• **TASK BRIEF**: Your task is to quote the listing below exactly, beginning with its first line and ending on the line bearing "import Module from".

========

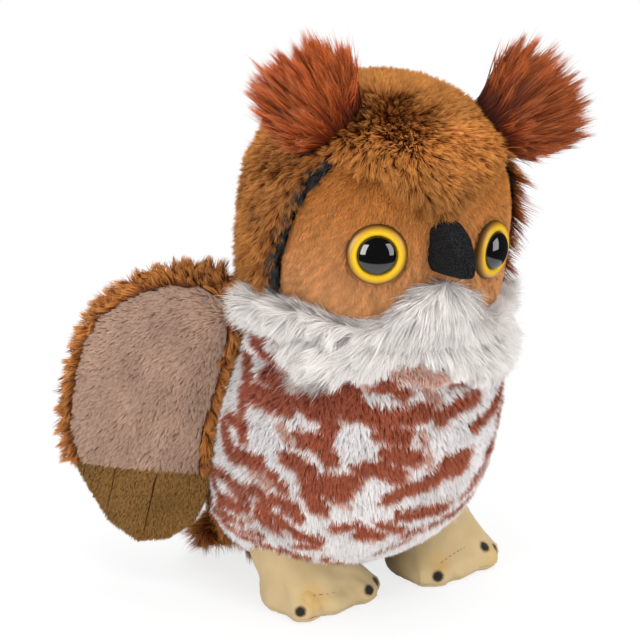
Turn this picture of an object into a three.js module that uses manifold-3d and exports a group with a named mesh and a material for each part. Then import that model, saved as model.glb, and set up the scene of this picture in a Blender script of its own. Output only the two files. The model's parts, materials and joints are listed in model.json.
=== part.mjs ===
// A stuffed plush owl that stands on two flat feet, with its wings half spread.
// Millimetres, +Z up. The owl faces -Y and its own left is +X.
// Every skin panel is a sheet of pile cloth over a stuffing core, cut along its real seams.
import * as THREE from "three";
import { mergeVertices } from "three/addons/utils/BufferGeometryUtils.js";
import Module from "manifold-3d";

const wasm = await Module();
wasm.setup();

// Clearances and cloth
const SEAM = 0.35; // gap where two sewn or glued pieces meet
const CLOTH = 1.8; // backing cloth with its pressed pile

// Body and head, a rounded sack each, joined at the neck seam
const BELLY_CLEARANCE = 9; // the belly's lowest point above the floor
const NECK_HEIGHT = 99; // the neck seam above the floor
const BODY_WIDTH = 96;
const BODY_DEPTH = 89;
const RUMP_SET_BACK = 23; // how far the body leans back towards its base
const RUMP_CURVE = 1.6; // how much of that lean is near the base
const HEAD_WIDTH = 88;
const HEAD_DEPTH = 81;
const HEAD_HEIGHT = 76; // from the neck seam to the crown
const HEAD_FORWARD = 0.8; // how far the face stands out over the neck
const HEAD_TURN = -13.5; // the head is sewn on looking a little to its right
const HEAD_TILT = 4; // and leaning a little to its left
const BODY_PROFILE = [[0, 0], [0.025, 0.4], [0.09, 0.7], [0.21, 0.915], [0.36, 0.995],
  [0.53, 1], [0.7, 0.985], [0.85, 0.93], [1, 0.8]]; // [height share, girth share]
const HEAD_PROFILE = [[0, 0.87], [0.07, 0.95], [0.16, 0.985], [0.3, 1], [0.48, 1], [0.63, 0.96],
  [0.77, 0.84], [0.88, 0.66], [0.95, 0.45], [0.99, 0.2], [1, 0]];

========

• **FINISHED EXERCISE**:
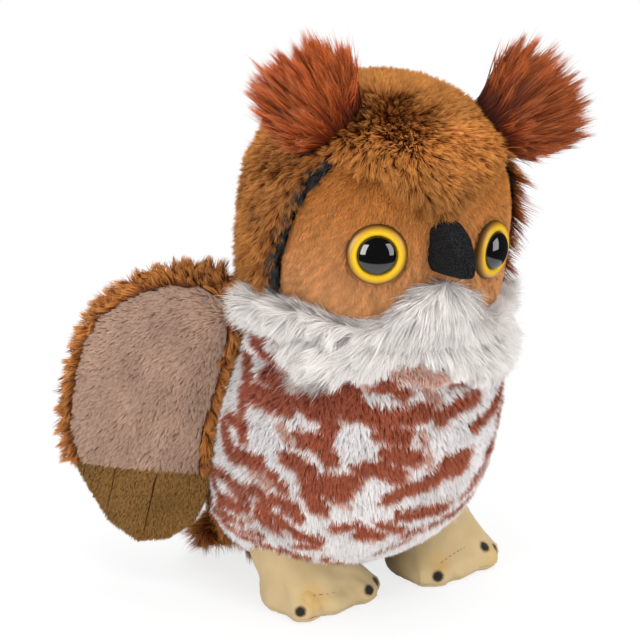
Turn this picture of an object into a three.js module that uses manifold-3d and exports a group with a named mesh and a material for each part. Then import that model, saved as model.glb, and set up the scene of this picture in a Blender script of its own. Output only the two files. The model's parts, materials and joints are listed in model.json.
=== part.mjs ===
// A stuffed plush owl that stands on two flat feet, with its wings half spread.
// Millimetres, +Z up. The owl faces -Y and its own left is +X.
// Every skin panel is a sheet of pile cloth over a stuffing core, cut along its real seams.
import * as THREE from "three";
import { mergeVertices } from "three/addons/utils/BufferGeometryUtils.js";
import Module from "manifold-3d";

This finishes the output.